The processor may again perform the operations of block 502 as described.

FIGS. 6A, 6B, 6C, 6D, 6E, and 6F are process flow diagrams illustrating operations 600a-600c that may be performed by a processor of a wireless device as part of a method of sidelink communications according to various embodiments. With reference to FIGS. 1-6C, the operations 600a-600f may be performed by a processor (such as the processor 164, 210, 212, 214, 216, 218, 252, 260, 420) of a wireless device (such as the wireless device 120a-120e, 200, 320, 402). In some embodiments the operations 600a-600c may be performed by a processor of a road side unit (e.g., the road side unit 102f), vehicles (e.g., 102a, 102e, 152a, 152b) and/or another wireless device (e.g., the wireless device 120a-120f, 200, 320) performing side link communications (e.g., V2X).

Referring to FIG. 6A, following the operations of block 502 (FIG. 5), the processor may determine whether the sidelink communication resource is available based on one or more signal strength thresholds in block 602.

In some embodiments, the one or more signal strength thresholds may be based on one or more RSRP values. In some embodiments, the processor may determine that a sidelink communication resource is available if a signal strength associated with a signal associated with the sidelink communication resource is below the signal strength threshold. In some embodiments, the processor may determine that a sidelink communication resource is not available if the signal strength associated with a signal associated with the sidelink communication resource is above the signal strength threshold.
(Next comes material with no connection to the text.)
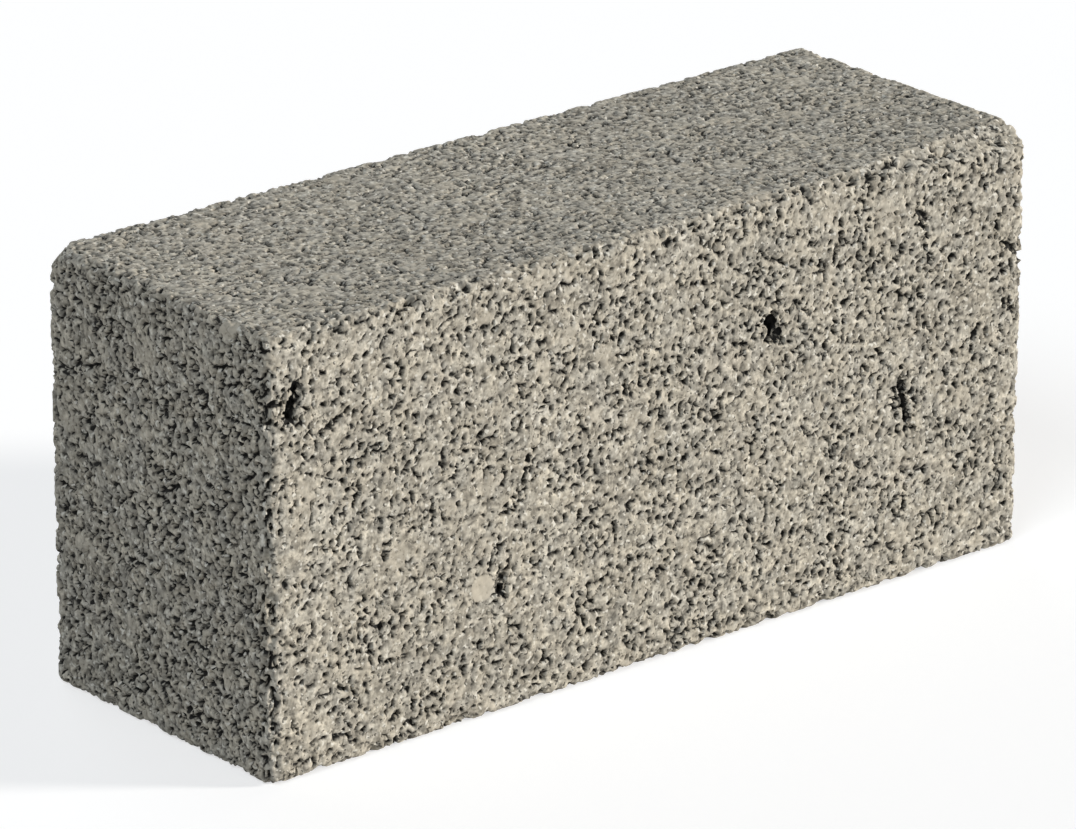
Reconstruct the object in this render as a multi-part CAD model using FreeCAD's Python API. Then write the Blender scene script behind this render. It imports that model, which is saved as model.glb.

In some embodiments, the signal strength threshold may be the same as a signal strength threshold used by the wireless device for sidelink communication resource selection. In some embodiments, the signal strength threshold may be different from the signal strength threshold used by the wireless device for sidelink communication resource selection. Means for performing functions of the operations in block 602 include the processor (e.g., 164, 210, 212, 214, 216, 218, 252, 260, 420).